To meet these expectations, I expect that students begin research in their first year of graduate school, perhaps in the form of a side-project that buds off of one currently ongoing in the lab. Our graduate curriculum is such that we do not burden students with loads of coursework; instead, students can hit the ground running with their research and get an early feel for what aspect of animal communication they find most appealing, ideal, or mysterious. This also fosters a constructive and collaborative learning and social environment for members of my lab. I also actively encourage my students very early in their career to begin publishing papers, attending conferences, and writing grants. There is no better way to prepare yourself for a career in academia than to begin learning to write manuscripts, deliver public presentations, and construct fundable grants as early on as possible. I recommend that my students apply for the many Graduate Student Research Awards that are offered annually by SOLS and other organizations (e.g. AOS, Animal Behavior, Sigma Xi, Arizona Field Ornithologists). The National Science Foundation also allocates substantial funds to doctoral students progressing towards their degree. Last, to ensure that students have sufficient funds to attend 1-2 major conferences per year (e.g. Animal Behavior Society, International Society for Behavioral Ecology, American Ornithological Society, Arizona Field Ornithologists), The Grad College at ASU offers generous conference travel support to students, and I typically will supplement these funds as needed.
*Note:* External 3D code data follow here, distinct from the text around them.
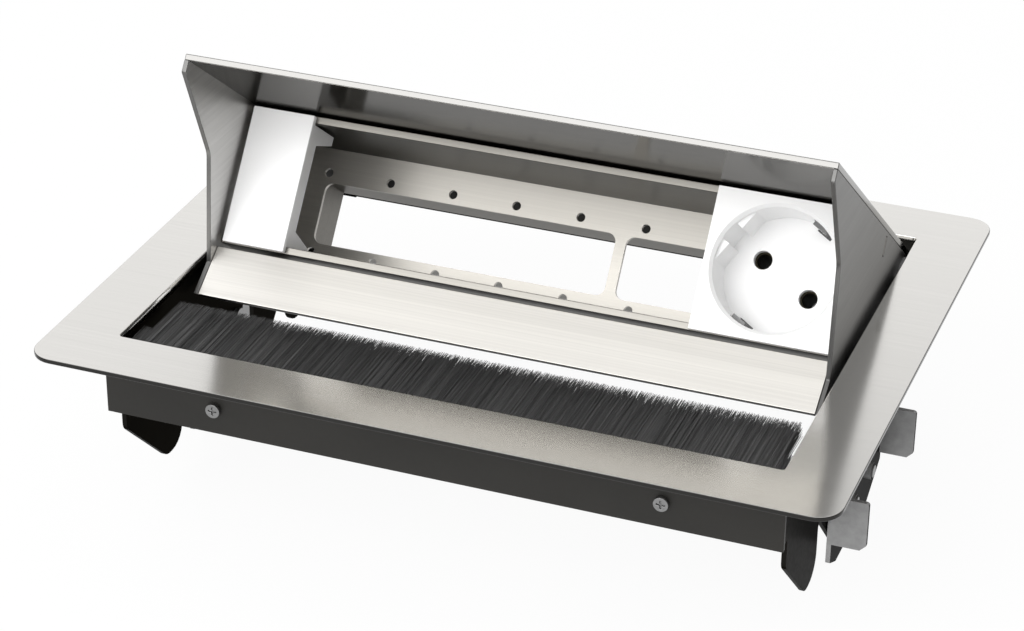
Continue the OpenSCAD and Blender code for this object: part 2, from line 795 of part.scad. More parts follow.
// Socket cover: face, plug recess with a guide groove between two ridges at each side, pin holes and slots
// for the earth contacts
module socket_cover() {
    w = half_module - 0.1;
    floor_back = recess_depth + floor_t;
    guide_half_w = sqrt(pow(recess_r, 2) - pow(recess_r - guide_rise, 2)) + guide_bite;
    color(white) opened() at_face(socket_x) {
        difference() {
            union() {
                block(-w, w, 0, face_t, -half_module, half_module);
                block(-w + 0.5, w - 0.5, face_t - cut, floor_back, -body_half_h, body_half_h);
            }
            rod_y(-1, recess_depth, recess_r);
            rotate([-90, 0, 0]) translate([0, 0, -cut])
                cylinder(h = 1.4, r1 = recess_r + 1.2, r2 = recess_r - 0.05);
            for (s = [-1, 1]) on_pin_line(s * pin_pitch / 2) rod_y(recess_depth - 1, floor_back + 1, pin_hole_r);
            for (s = [0, 1]) on_pin_line(0, 90) rotate([0, 180 * s, 0])
                block(strap_r - 1.4, strap_r + strap_t + 0.3, 4, floor_back + 1,
                    -strap_w / 2 - 0.3, strap_w / 2 + 0.3);
        }
        for (s = [0, 1]) rotate([0, 180 * s, 0]) on_pin_line(0) difference() {
            block(recess_r - guide_rise, recess_r + guide_bite, guide_set, recess_depth + cut,
                -guide_half_w, guide_half_w);
            block(recess_r - guide_rise - 1, recess_r + 1, guide_set - 1, recess_depth + 1,
                -guide_groove_w / 2, guide_groove_w / 2);
        }
    }
}

// Body behind the cover that holds the contacts and terminals
module socket_base() {
    floor_back = recess_depth + floor_t;
    half_w = half_module - base_inset;
    color([0.8, 0.8, 0.8]) opened() at_face(socket_x) difference() {
        block(-half_w, half_w, floor_back + base_gap, socket_depth, -base_half_h, base_half_h);
        for (s = [-1, 1]) on_pin_line(s * pin_pitch / 2)
            rod_y(floor_back, floor_back + sleeve_gap + sleeve_l, sleeve_bore_r + sleeve_wall + run_gap);
        on_pin_line(0, 90) block(-strap_r - strap_t - strap_gap, strap_r + strap_t + strap_gap,
            floor_back, floor_back + strap_t + strap_gap, -strap_w / 2 - strap_gap, strap_w / 2 + strap_gap);
        for (x = terminal_xs) translate([x, 0, terminal_z]) {
            rod_y(socket_depth - terminal_head_t, socket_depth + 1, terminal_head_r + run_gap);
            rod_y(socket_depth - terminal_l, socket_depth, terminal_r + run_gap);
        }
    }
}

terminal_pitch = 13;
terminal_xs = [-terminal_pitch, 0, terminal_pitch];
terminal_z = -13.5;
terminal_head_r = 2.7;
terminal_head_t = 1.6;
terminal_r = 1.4;
terminal_l = 7;

// Sprung sleeves for the plug's pins
module contact_sleeves() {
    front = recess_depth + floor_t + sleeve_gap;
    color(brass) opened() at_face(socket_x) for (s = [-1, 1]) on_pin_line(s * pin_pitch / 2)
        difference() {
            rod_y(front, front + sleeve_l, sleeve_bore_r + sleeve_wall);
            rod_y(front - 1, front + sleeve_l + 1, sleeve_bore_r);
        }
}

// Earth strap: a bar behind the recess floor with a sprung finger at each end
module earth_strap() {
    front = recess_depth + floor_t;
    color(plated) opened() at_face(socket_x) on_pin_line(0, 90) {
        block(-strap_r - strap_t, strap_r + strap_t, front, front + strap_t, -strap_w / 2, strap_w / 2);
        for (s = [0, 1]) rotate([0, 180 * s, 0]) {
            block(strap_r, strap_r + strap_t, 5, front + cut, -strap_w / 2, strap_w / 2);
            block(strap_r - 1.1, strap_r + cut, 7, 10, -strap_w / 2, strap_w / 2);
        }
    }
}

// Terminal screws in the back of the base
module terminal_screws() {
    color(plated) opened() at_face(socket_x) for (x = terminal_xs) translate([x, 0, terminal_z])
        difference() {
            union() {
                rod_y(socket_depth - terminal_head_t, socket_depth, terminal_head_r);
                rod_y(socket_depth - terminal_l + seat_gap, socket_depth - terminal_head_t + cut, terminal_r);
            }
            block(-terminal_head_r - 1, terminal_head_r + 1, socket_depth - terminal_head_t / 2,
                socket_depth + 1, -drive_slot_w / 2, drive_slot_w / 2);
        }
}

bezel_frame();
front_skirt();
rear_skirt();
side_plate(-1);  // side_plate_left
side_plate(1);  // side_plate_right
brush_holder();
brush_bristles();
brush_screws();
earth_screws();
pivot_pins();
friction_washers();
pivot_clips();
stop_pads();
rest_buffers();
clamp_bracket(-1);  // clamp_bracket_left
clamp_screws(-1);  // clamp_screws_left
clamp_bracket(1);  // clamp_bracket_right
clamp_screws(1);  // clamp_screws_right
lid_panel();
end_plate(-1);  // end_plate_left
end_plate(1);  // end_plate_right
pivot_bushes();
apron_panel();
rail(1);  // cassette_top_rail
rail(-1);  // cassette_bottom_rail
cassette_back_plate();
wire_duct();
blank_plate();
socket_cover();
socket_base();
contact_sleeves();
earth_strap();
terminal_screws();
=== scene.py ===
import math

import bpy
import numpy
from mathutils import Matrix, Vector


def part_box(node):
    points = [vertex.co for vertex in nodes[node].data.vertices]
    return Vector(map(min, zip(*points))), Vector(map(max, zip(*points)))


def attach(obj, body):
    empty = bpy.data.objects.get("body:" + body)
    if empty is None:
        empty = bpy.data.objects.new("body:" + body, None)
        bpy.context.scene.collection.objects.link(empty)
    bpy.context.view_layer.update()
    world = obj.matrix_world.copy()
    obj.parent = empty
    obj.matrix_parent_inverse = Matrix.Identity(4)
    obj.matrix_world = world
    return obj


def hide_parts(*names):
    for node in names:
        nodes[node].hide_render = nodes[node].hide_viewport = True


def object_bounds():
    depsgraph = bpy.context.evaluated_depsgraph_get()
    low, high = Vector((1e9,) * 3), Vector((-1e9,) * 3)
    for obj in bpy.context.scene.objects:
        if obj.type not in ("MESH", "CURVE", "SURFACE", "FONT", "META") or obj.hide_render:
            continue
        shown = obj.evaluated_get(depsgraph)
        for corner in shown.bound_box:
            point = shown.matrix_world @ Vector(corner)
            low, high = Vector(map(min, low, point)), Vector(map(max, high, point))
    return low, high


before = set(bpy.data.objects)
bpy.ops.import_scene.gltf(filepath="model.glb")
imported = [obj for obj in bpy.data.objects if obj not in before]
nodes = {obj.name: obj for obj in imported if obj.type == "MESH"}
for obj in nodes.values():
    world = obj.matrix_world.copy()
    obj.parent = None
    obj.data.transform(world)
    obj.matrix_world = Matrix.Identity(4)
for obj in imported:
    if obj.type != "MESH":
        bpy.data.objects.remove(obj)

cad_low, cad_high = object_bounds()

# Named lengths are in millimetres, and named angles in degrees where nothing else is said. Blender
# takes metres and radians.
MM = 0.001

# Camera, fitted to the corners of the bezel, the opening and the socket's face
IMAGE_W = 1024
FOCAL_PX = 2919.13
SENSOR_W = 36.0
CAMERA_PLACE = (279.37, -760.04, 434.38)
CAMERA_AZIMUTH = 20.61
CAMERA_ELEVATION = 28.729
CAMERA_ROLL = 0.535
CLIP_START = 10.0

# Floor, a little below the lowest part of the box
FLOOR_GAP = 2.0
FLOOR_SIZE = 6000.0
FLOOR_WHITE_SHARE = 0.94

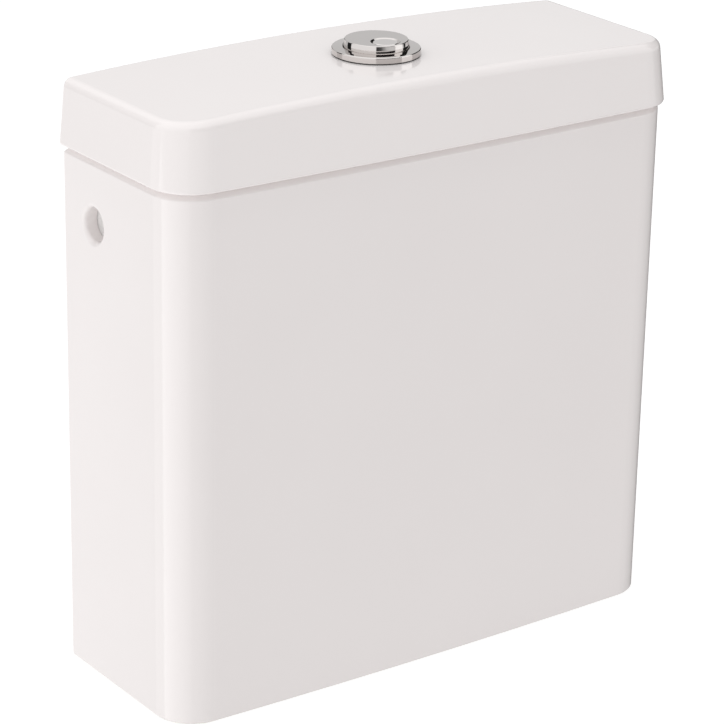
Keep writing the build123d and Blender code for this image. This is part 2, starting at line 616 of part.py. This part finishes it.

To maintain an interactive and stimulating research group, we hold weekly lab meetings where students, post-docs, or I present our latest set of results, ideas for new research, or a draft of a paper we have recently written. We have weekly reading groups where we take turns picking a recent paper from the literature on animal coloration or other topics of interest and discuss its validity and broader significance. These are ideal settings for new students to grow comfortable with thinking, discussing, critiquing, and presenting science. By housing my students in office spaces within my core lab, I hope to create a similarly comfortable and productive working and social atmosphere. I know that many of my fondest memories of and biggest rewards from graduate school were the result of collaborative (and other) experiences shared by lab mates and members of my cohort alongside which I found myself day after day.